I was winded before I even hit the straight-away.
Apparently, all those muscles I was using to regularly walk a brisk 2-miler had no use for this slight modification in my stride. Or more accurately, my lungs did not want any part of it. The stitch in my side could have held The Hulk's shirt seams together. After maybe 30 yards, I slowed back down to a walk. And slowed. And slowed. I'd expected to go in intervals of running/walking, but I didn't realize how much slower my walking would be after my brief bursts of speed (for lack of a more honest word).
Once I recovered the ability to inhale painlessly, I set a destination goal. I made sure to do this while I was still walking and before I re-awakened the voice in my head yelling, "WHAT THE HELL ARE YOU DOING AND WHY?" I picked a point half a block down and started running again. After about ten sidewalk squares, I understood why runners always have that look on their faces. I made it to my goal, but then staggered off my usual course, hoping to make it home with as few additional steps as possible. As I short-cut through the middle school grounds, I flashed back to the unit in junior high gym when we had to run a mile through the cold, muddy, goose-mined ballfields for the Presidential Fitness test and I promised myself I would never, ever run again. (I'm sorry, 13-year-old SAM. At least I wasn't in pleated shorts. Although, on another sidenote, I do now fully understand the importance of athletically-oriented foundation garments. There are both tragic and comic consequences to running in a thong.)
As I neared home, I reminded myself that I had experienced the full pain of childbirth, which involved great physical suffering for hours and hours on end.
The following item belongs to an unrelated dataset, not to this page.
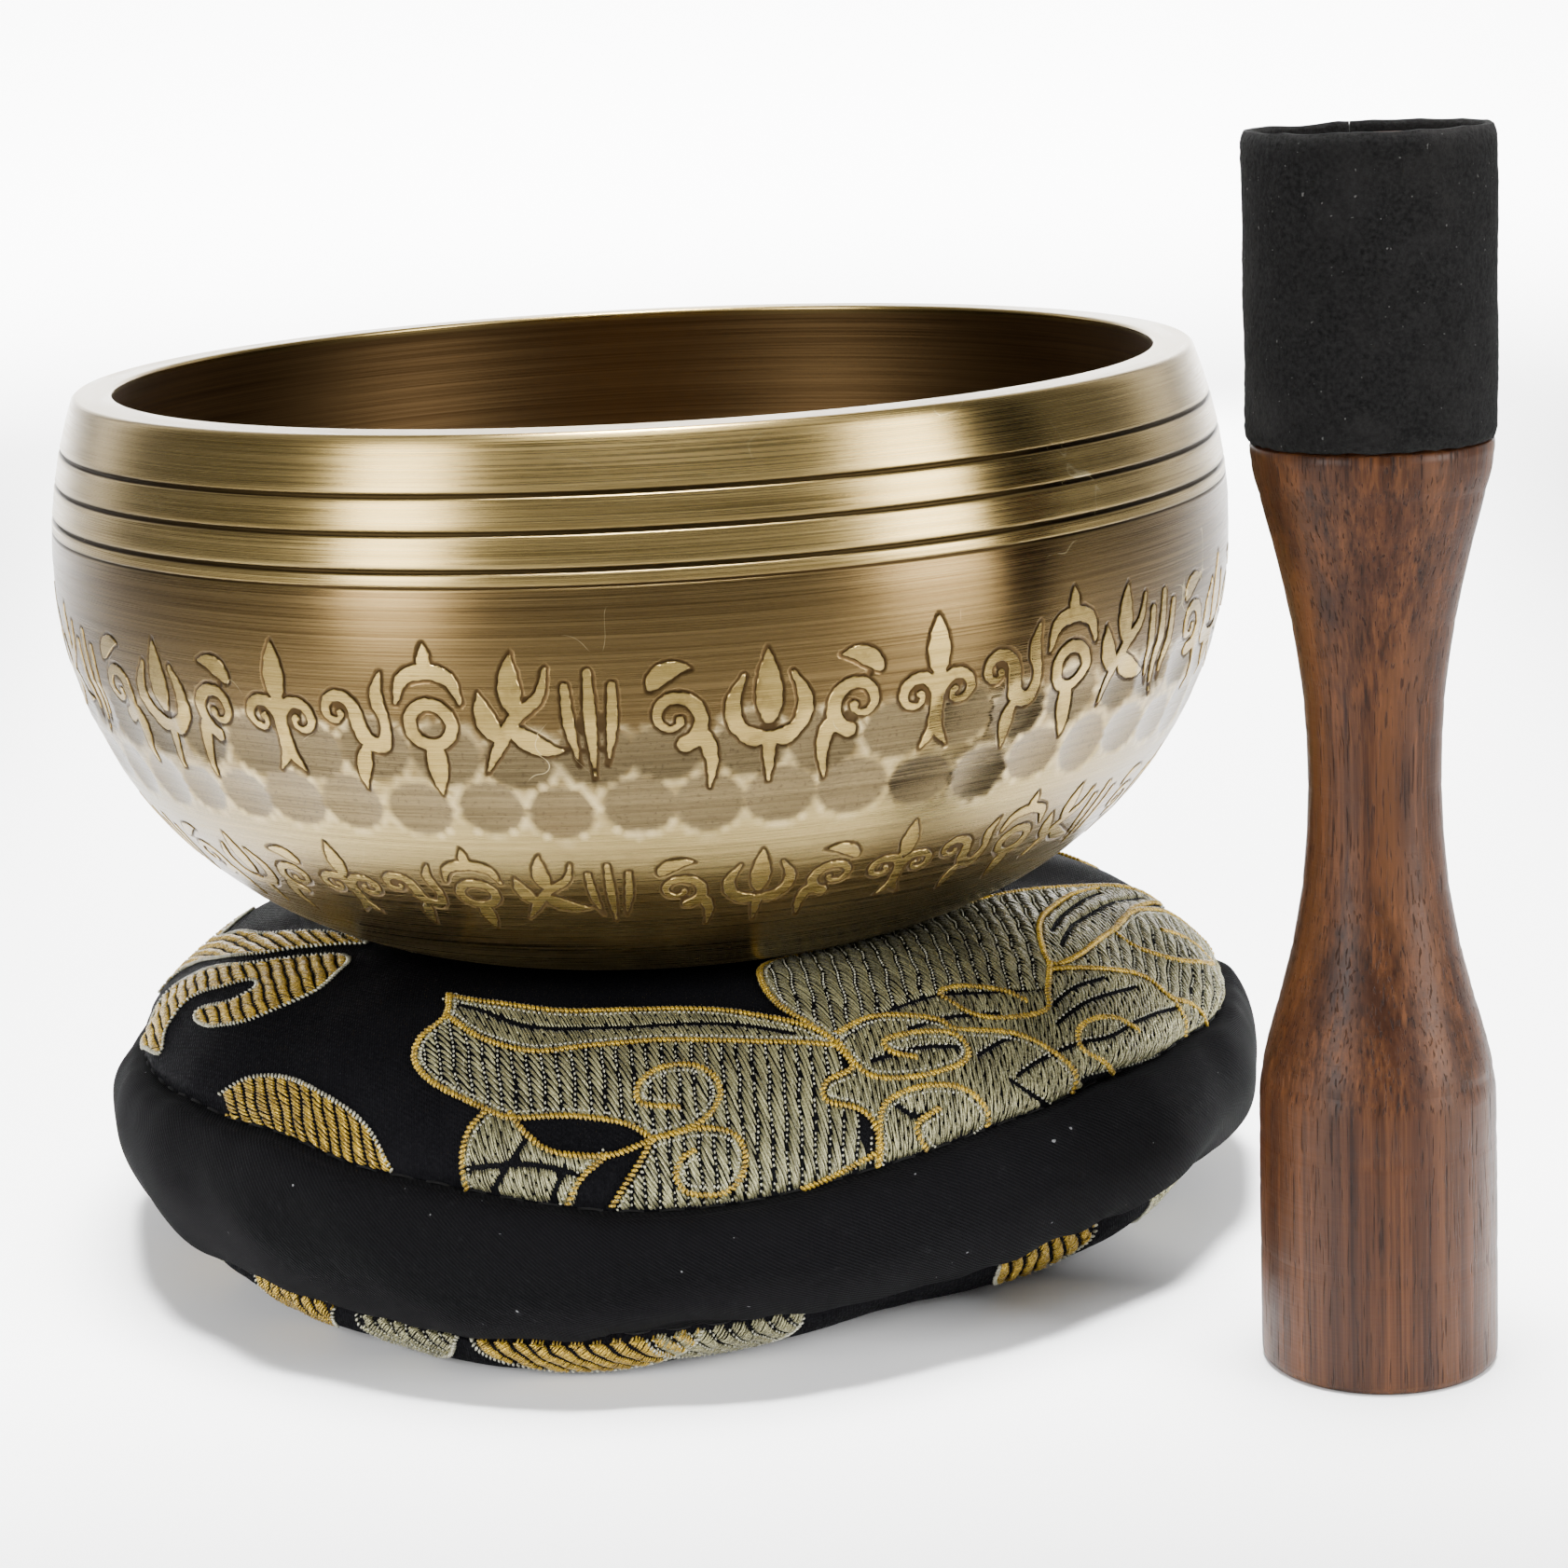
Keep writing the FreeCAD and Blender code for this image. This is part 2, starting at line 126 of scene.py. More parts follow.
class Nodes:
    """Short hands for building one node material."""

    def __init__(self, name):
        self.material = bpy.data.materials.new(name)
        self.material.use_nodes = True
        self.tree = self.material.node_tree
        self.shader = self.tree.nodes["Principled BSDF"]

    def set(self, **inputs):
        """Constant values on the shader's own sockets."""
        for key, value in inputs.items():
            self.shader.inputs[key.replace("_", " ")].default_value = value

    def add(self, kind, **settings):
        node = self.tree.nodes.new(kind)
        for key, value in settings.items():
            setattr(node, key, value)
        return node

    def link(self, source, target):
        self.tree.links.new(source, target)

    def feed(self, node, **inputs):
        for key, value in inputs.items():
            socket = node.inputs[key.replace("_", " ")]
            if isinstance(value, bpy.types.NodeSocket):
                self.link(value, socket)
            else:
                socket.default_value = value
        return node

    def position(self, scale=(1, 1, 1)):
        """The rest position in metres, scaled for use by a texture."""
        coordinates = self.add("ShaderNodeTexCoord")
        mapping = self.add("ShaderNodeMapping")
        mapping.inputs["Scale"].default_value = scale
        self.link(coordinates.outputs["Object"], mapping.inputs["Vector"])
        return mapping.outputs["Vector"]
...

How could I do that and not manage to run for three minutes straight? So as I headed downhill toward the house, I started up again. I passed five mailboxes before I realized, hey, nobody's giving me a baby for this!
Now, I understand that it takes time to build up aerobic fitness, and I'm fully willing to accept that this is an area I could work on. But as I lay in bed last night, with my muscles content yet my knee joints hollering for the first time in my entire life, I felt validated in my life-long belief that running is for escape purposes only. Or for chasing babies away from suspiciously scheduled joggers.